Start

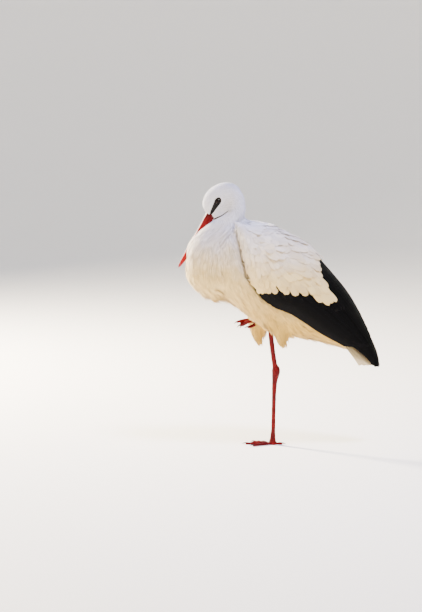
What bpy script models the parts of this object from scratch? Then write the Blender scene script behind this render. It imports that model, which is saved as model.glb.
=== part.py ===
"""White stork asleep on one leg, life size, built as a still museum model.

The bird faces -X and +Y is its right side. It stands on its left foot, whose pad is at the origin,
and its right leg is drawn up into the belly plumage. The bill rests in the breast plumage.
Every piece is one closed solid, and neighbours keep a thin gap. Metres, +Z up.
"""

import math

import bmesh
import bpy
import numpy as np
from mathutils import Matrix, Vector

# Driving dimensions.
GAP = 0.00035  # left between neighbouring pieces
WELD = 0.00005
FLAT_ANGLE, TRUNK_FLAT_ANGLE = 4, 5  # degrees: faces that meet flatter than this are joined
BODY_PITCH = math.radians(38)  # the trunk's axis runs this far below the horizontal, tail down
BODY_ORIGIN = np.array([-0.2117, 0.0, 0.6004])  # where the body's own coordinates t and n are zero
BILL_LENGTH = 0.184
BILL_BASE = np.array([-0.1740, 0.0, 0.6707])  # corner of the mouth
BILL_TIP = np.array([-0.2764, 0.0, 0.5164])
HEAD_BASE = np.array([-0.1827, 0.0, 0.6678])  # middle of the feather edge round the bill
HEAD_AXIS = np.array([0.470, 0.0, 0.883])  # from the bill to the crown
EYE_RADIUS = 0.0072
EYE_ALONG, EYE_OUT = 0.0493, 0.0236  # along the head's axis, and out from the middle plane
SOLE_RADIUS = 0.0115
TOE_RADIUS = 0.0048
CLAW_LENGTH = 0.011
WING_LOW_ANGLE = math.radians(-35)  # how far the wing wraps below its widest line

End

Write out each line of the data that holds the string "model".

What bpy script models the parts of this object from scratch? Then write the Blender scene script behind this render. It imports that model, which is saved as model.glb.
"""White stork asleep on one leg, life size, built as a still museum model.